1 review about Red and Me: My Coach, My Lifelong Friend

Tribe of one

  • Apr 15, 2013
Bill Russell (most recently seen as one of quartet of retired NBA Hall of Famers in the hilarious ATT commercials during the 2013 NCAA March Madness coverage) is one of the all time great NBA players with the distinction of serving as the on court leader of the Boston Celtics during a historic run of championships.  The focus of this books isn't on the championships but on the friendship between the player and the coach who engineered this great stretch of success.

It was an unlikely and visually comical partnership.  Red Auerbach was short, dumpy, and Jewish, features all accentuated when he stood in pictures next to the tall, slim, distinctly handsome African-American Russell.  But in Russell's words (published after the coach had passed away) their friendship was deeper than words (indeed often wordless in a masculine bonding kind of way) based on a mutual respect and common objective.  Each man was direct, forceful, self aware, and self-confident.  As the first coach who treated Russell with this approach, Russell was at first reserved and suspicious, but learned he could trust Red to do what was best for the team; Russell responded in kind, as they two became the most successful coach/player duo in sports history.

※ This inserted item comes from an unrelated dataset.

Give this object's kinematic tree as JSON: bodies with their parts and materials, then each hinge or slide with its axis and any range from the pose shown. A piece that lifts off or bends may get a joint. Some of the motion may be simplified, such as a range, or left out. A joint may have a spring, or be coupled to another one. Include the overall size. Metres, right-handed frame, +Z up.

The trust and success (and friendship) is based on what Russell refers to as their '"tribes.". Russell"s tribe was southern, rural, black.  Red's was Brooklyn, urban, Jewish.  Neither was familiar with the others tribe (although Russell's claim he had to ask Red "'What's a Jew?" seems almost impossible) and try to fake knowledge of or membership in the others tribe.  But each respected and came to learn how the other responded within their tribe, even though they never talked much about their past experiences.

Indeed, if Russell's account is to be believed, they bonded without talking much at all.  With some glimpses into his background, and a few anecdotes about Red's coaching style and colorful language, this slim volume could be shelved as autobiography or biography, but is really more of a manual of male friendship.  Russell (or his "written with" coauthor) is a sneaky funny writer who also knows he has a serious subject in mind and delivers it well.  My only wish is to learn more about the sometimes famously-enigmatic Russell and his relationship with his father, who was the central figure in his life.  Fortunately, Russell has apparently written a more traditional autobiography as well.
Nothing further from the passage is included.